I think cheeseplus might have a good point. The next test I would suggest is to install vSphere 6.7.0 on another non-mac platform and repeat the test on the same MacOS 10.13.6. Thus changing only a single variable. Then repeat the chef-client runs.

Another suggestion is that you stated that with the fresh install it took 2 or 3 runs. Since previously it always failed on 2 runs, you might also be looking at a timing problem. Once you bring up the VM try leaving it idling with no chef-client runs and see how the VM behaves for 15+ minutes.


#11

My recollection, as I am running vSphere on a Mac Pro for the bento project, is that 6.5+ have issues virtualizing and Mac OS has more problems under that setup. Although this is more of a hunch than a definite, it really feels like it's the hypervisor itself or some instruction the guest is throwing is what's causing the kernel panic.


#12

Thanks all, I appreciate feedback in helping troubleshoot this issue.

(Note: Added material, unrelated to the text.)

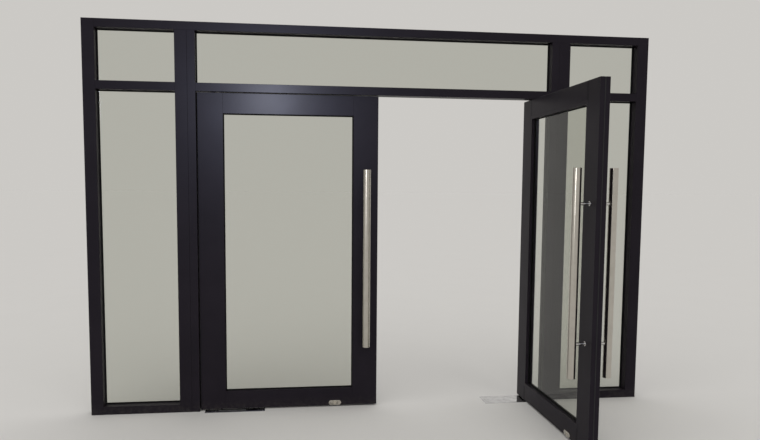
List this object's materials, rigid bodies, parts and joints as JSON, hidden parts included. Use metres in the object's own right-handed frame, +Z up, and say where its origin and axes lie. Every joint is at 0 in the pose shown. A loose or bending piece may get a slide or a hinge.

I've performed additional testing using 'knife bootstrap --sudo' and 'sudo chef-client'. Both commands work reliably (without crashes) if I set the VM to 1 CPU only. If the # of CPUs assigned is increased to 2, the crashes resume.

In my previous experience, VMWare virtual machines work reliably with multiple CPUs and OSX 10.13.6. We use these VMs for resource intensive compiles using Xcode with as many as 8 cores and 12GB memory.

Is there any knowledge or issues running chef using multiple cores?

Kind regards,
R. Alcazar


#13

Chef doesn't really care about the number or cores and it runs on machines with a variety of cores and architectures. Again, I hate to say, this is the hypervisor and you're probably best off digging through the VMware release errata or their forums for why it's causing kernel panics.


#14

Thanks again for the support, I'll dig deeper with VMWare and the hypervisor.